TASK TO CARRY OUT -
Give the records back in full, exactly as they read.

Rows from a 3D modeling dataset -

'''

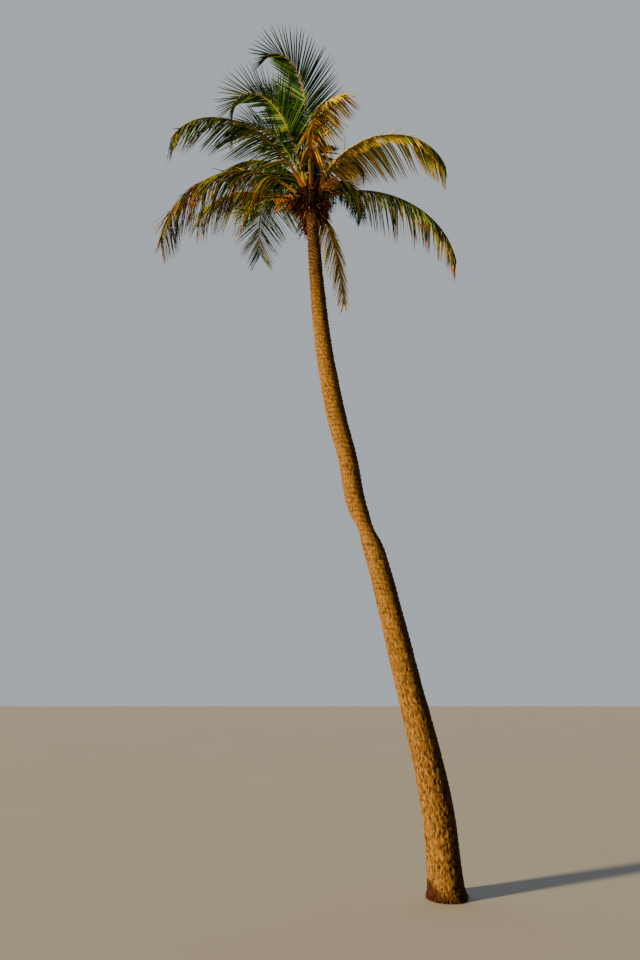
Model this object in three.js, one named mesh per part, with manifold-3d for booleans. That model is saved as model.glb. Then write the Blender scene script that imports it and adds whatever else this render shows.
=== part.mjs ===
// Coconut palm: one leaning, ringed trunk cut flat at the ground and a full crown of feather fronds.
// Units are millimetres, +Z is up, and the origin is the middle of the trunk's cut at ground level.
// +X is to the right and -Y toward the viewer in the view that the tree is described from.

import * as THREE from 'three';
import { mergeVertices } from 'three/addons/utils/BufferGeometryUtils.js';
import Module from 'manifold-3d';

const wasm = await Module();
wasm.setup();

// Trunk: height above the ground, lean to the side, diameter without the root flare
const TRUNK_KNOTS = [
  [0, 0, 276],
  [750, -44, 272],
  [1770, -242, 250],
  [3060, -511, 222],
  [3600, -686, 212],
  [4140, -768, 216],
  [4800, -905, 226],
  [5680, -1030, 206],
  [6460, -1100, 192],
  [8200, -1210, 135],
];
const TRUNK_HEIGHT = 8200;
const TRUNK_SIDES = 16;
const LEVEL_STEP = 260;
const FINE_STEP = 55;
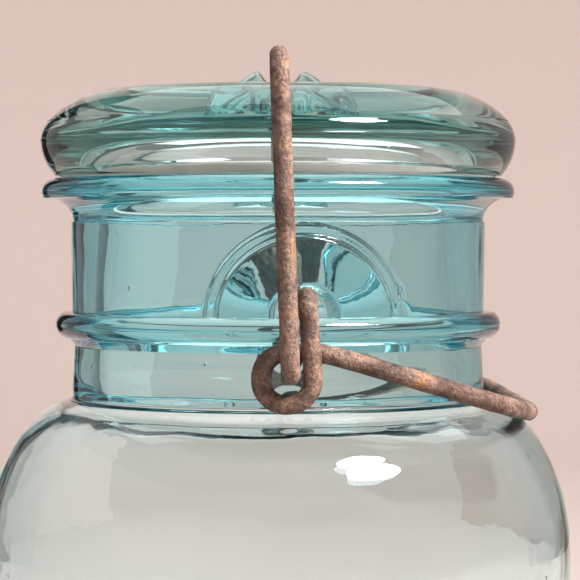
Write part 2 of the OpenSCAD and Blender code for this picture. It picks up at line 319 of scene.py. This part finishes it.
# The neck's inside opens into the shoulder's along an arc that touches both
flare = 10.0
flare_x = mouth_r + 0.7 + flare
reach = small_r - wall + flare
flare_z = small_z + math.sqrt(reach ** 2 - (flare_x - small_x) ** 2)
meet = math.degrees(math.acos((flare_x - small_x) / reach))
inner = line((mouth_r, ledge_z + 1.0), (mouth_r, bead_z), 14)
inner += line((mouth_r + 0.1, bead_z - 1.5), (mouth_r + 0.68, flare_z + 0.8), 6)
inner += arc(flare_x, flare_z, flare, 180.0, 180.0 + meet, 14)
inner += arc(small_x, small_z, small_r - wall, meet, turn, 12)
inner += arc(big_x, shoulder_z, big_r - wall, turn, 0.0, 12)
inner += line((body_r - wall, shoulder_z), (body_r - wall, floor_t + 10.0), 14)
inner += arc(body_r - wall - 10.0, floor_t + 10.0, 10.0, 0.0, -90.0, 10)
inner += line((body_r - wall - 10.5, floor_t), (0.0, floor_t), 8)

jar_steps = 320
bm = lathe(tidy(outer + inner), jar_steps)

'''

FINAL RESULT -
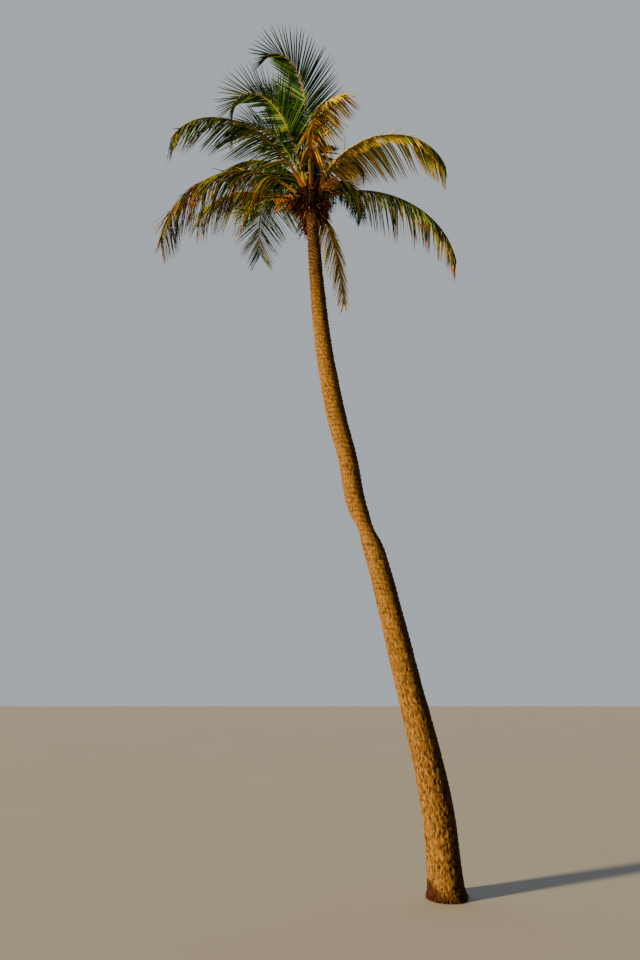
Model this object in three.js, one named mesh per part, with manifold-3d for booleans. That model is saved as model.glb. Then write the Blender scene script that imports it and adds whatever else this render shows.
=== part.mjs ===
// Coconut palm: one leaning, ringed trunk cut flat at the ground and a full crown of feather fronds.
// Units are millimetres, +Z is up, and the origin is the middle of the trunk's cut at ground level.
// +X is to the right and -Y toward the viewer in the view that the tree is described from.

import * as THREE from 'three';
import { mergeVertices } from 'three/addons/utils/BufferGeometryUtils.js';
import Module from 'manifold-3d';

const wasm = await Module();
wasm.setup();

// Trunk: height above the ground, lean to the side, diameter without the root flare
const TRUNK_KNOTS = [
  [0, 0, 276],
  [750, -44, 272],
  [1770, -242, 250],
  [3060, -511, 222],
  [3600, -686, 212],
  [4140, -768, 216],
  [4800, -905, 226],
  [5680, -1030, 206],
  [6460, -1100, 192],
  [8200, -1210, 135],
];
const TRUNK_HEIGHT = 8200;
const TRUNK_SIDES = 16;
const LEVEL_STEP = 260;
const FINE_STEP = 55;
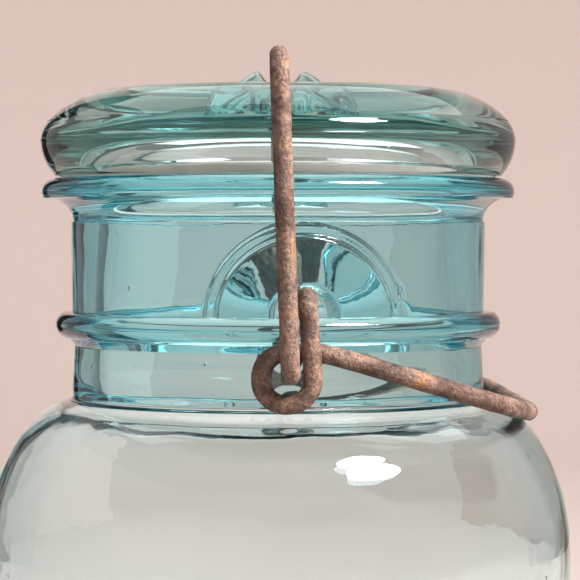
Write part 2 of the OpenSCAD and Blender code for this picture. It picks up at line 319 of scene.py. This part finishes it.
# The neck's inside opens into the shoulder's along an arc that touches both
flare = 10.0
flare_x = mouth_r + 0.7 + flare
reach = small_r - wall + flare
flare_z = small_z + math.sqrt(reach ** 2 - (flare_x - small_x) ** 2)
meet = math.degrees(math.acos((flare_x - small_x) / reach))
inner = line((mouth_r, ledge_z + 1.0), (mouth_r, bead_z), 14)
inner += line((mouth_r + 0.1, bead_z - 1.5), (mouth_r + 0.68, flare_z + 0.8), 6)
inner += arc(flare_x, flare_z, flare, 180.0, 180.0 + meet, 14)
inner += arc(small_x, small_z, small_r - wall, meet, turn, 12)
inner += arc(big_x, shoulder_z, big_r - wall, turn, 0.0, 12)
inner += line((body_r - wall, shoulder_z), (body_r - wall, floor_t + 10.0), 14)
inner += arc(body_r - wall - 10.0, floor_t + 10.0, 10.0, 0.0, -90.0, 10)
inner += line((body_r - wall - 10.5, floor_t), (0.0, floor_t), 8)

jar_steps = 320
bm = lathe(tidy(outer + inner), jar_steps)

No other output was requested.